I learned this the hard way while building a collaborative document editor. Our initial prototype worked beautifully with 10 users. At 100 users, we started seeing conflicts. At 1,000 users, our single Node.js server couldn't handle the load. At 10,000 users, everything fell apart.
This article covers the architecture patterns, code implementations, and lessons learned from building a production-ready real-time system.
WebSocket Connection Management
The foundation of any real-time system is reliable connection management. WebSockets provide full-duplex communication, but they're not magical—connections drop, networks fail, and clients go offline.

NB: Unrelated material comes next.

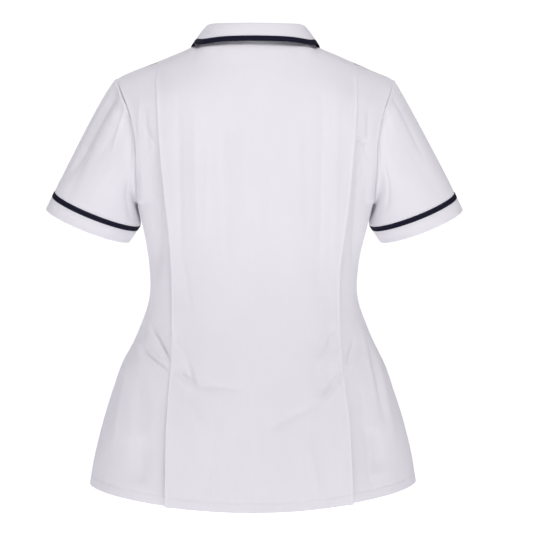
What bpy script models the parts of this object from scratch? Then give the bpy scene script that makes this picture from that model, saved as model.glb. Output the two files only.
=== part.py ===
"""A short-sleeved work tunic, standing open in the shape that a wearer fills.

The tunic is made the way it is cut: a back centre panel with a pleat edge at each side, back side
panels that run on under those pleats, two fronts that lap and button, set-in sleeves with a
contrast band above the hem, and a turned-down collar with a bound edge.

Frame: +Z up, the front faces -Y, the wearer's left is +X. The origin is where the wearer's
shoulders hold the tunic, level with the side of the neck. Sizes in the tables are millimetres.
"""

import math
from collections import namedtuple

import bmesh
import bpy
import numpy as np

MM = 0.001

# Cloth and seams
WALL = 1.2
SEAM_GAP = 0.36
PLEAT_GAP = 0.5
BAND_RISE = 0.6
HEM_RISE = 0.3
CUFF_WALL = 2.0

# Shoulder line: its height at the collar's edge and how far it falls for each millimetre outwards
SHOULDER_X = 101.0
SHOULDER_HEIGHT = -1.5
SHOULDER_FALL = 0.42

# Neckline, an oval seen from above
NECK_HALF_WIDTH = 80.0
NECK_BACK = 79.0
NECK_FRONT = 84.0
NECK_BACK_DROP = 12.0
NECK_FRONT_DROP = 96.0
NECK_FRONT_CURVE = 1.6
ROUND_NECK_STRETCH = 0.4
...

Basic WebSocket Server Setup
Let's start with a basic Socket.io server implementation:
// server.js
import express from 'express';
import { createServer } from 'http';
import { Server } from 'socket.io';
import Redis from 'ioredis';
const app = express();
const httpServer = createServer(app);
const io = new Server(httpServer, {
cors: { origin: process.env.CLIENT_URL },
pingTimeout: 60000,
pingInterval: 25000,
});
// Redis clients for pub/sub
const publisher = new Redis(process.env.REDIS_URL);
const subscriber = new Redis(process.env.REDIS_URL);
// Connection tracking
const connections = new Map();
io.on('connection', (socket) => {
console.log(`Client connected: ${socket.id}`);
// Track connection metadata
connections.set(socket.id, {
userId: socket.handshake.auth.userId,
connectedAt: Date.now(),
rooms: new Set(),
});
socket.on('disconnect', (reason) => {
console.log(`Client disconnected: ${socket.id}, reason: ${reason}`);
handleDisconnect(socket);
});
socket.on('error', (error) => {
console.error(`Socket error for ${socket.id}:`, error);
});
});
httpServer.listen(3000, () => {
console.log('WebSocket server running on port 3000');
});
Reconnection Strategy
Clients need to handle disconnections gracefully. Here's a robust reconnection strategy:
// client.js
import { io } from 'socket.io-client';
class RealtimeClient {
constructor(url, options = {}) {
this.socket = io(url, {
auth: { userId: options.userId },
reconnection: true,
reconnectionDelay: 1000,
reconnectionDelayMax: 5000,
reconnectionAttempts: Infinity,
transports: ['websocket', 'polling'],
});
this.setupEventHandlers();
this.messageQueue = [];
this.isConnected = false;
}
setupEventHandlers() {
this.socket.on('connect', () => {
console.log('Connected to server');
this.isConnected = true;
this.flushMessageQueue();
});
this.socket.on('disconnect', (reason) => {
console.log('Disconnected:', reason);
this.isConnected = false;
if (reason === 'io server disconnect') {
// Server disconnected us, reconnect manually
this.socket.connect();
}
});
this.socket.on('reconnect_attempt', (attemptNumber) => {
console.log(`Reconnection attempt ${attemptNumber}`);
});
this.socket.on('reconnect_failed', () => {
console.error('Reconnection failed');
this.handleConnectionFailure();
});
}
send(event, data) {
if (this.isConnected) {
this.socket.emit(event, data);
} else {
// Queue messages while disconnected
this.messageQueue.push({ event, data, timestamp: Date.now() });
}
}
flushMessageQueue() {
while (this.messageQueue.length > 0) {
const { event, data } = this.messageQueue.shift();
this.socket.emit(event, data);
}
}
handleConnectionFailure() {
// Show user-friendly error
this.emit('connection-failed', {
message: 'Unable to connect to server. Please check your connection.',
});
}
}
Horizontal Scaling with Redis Pub/Sub
Once you need to scale beyond a single server, you face a critical problem: WebSocket connections are stateful and tied to specific server instances. If User A connects to Server 1 and User B connects to Server 2, how do they communicate?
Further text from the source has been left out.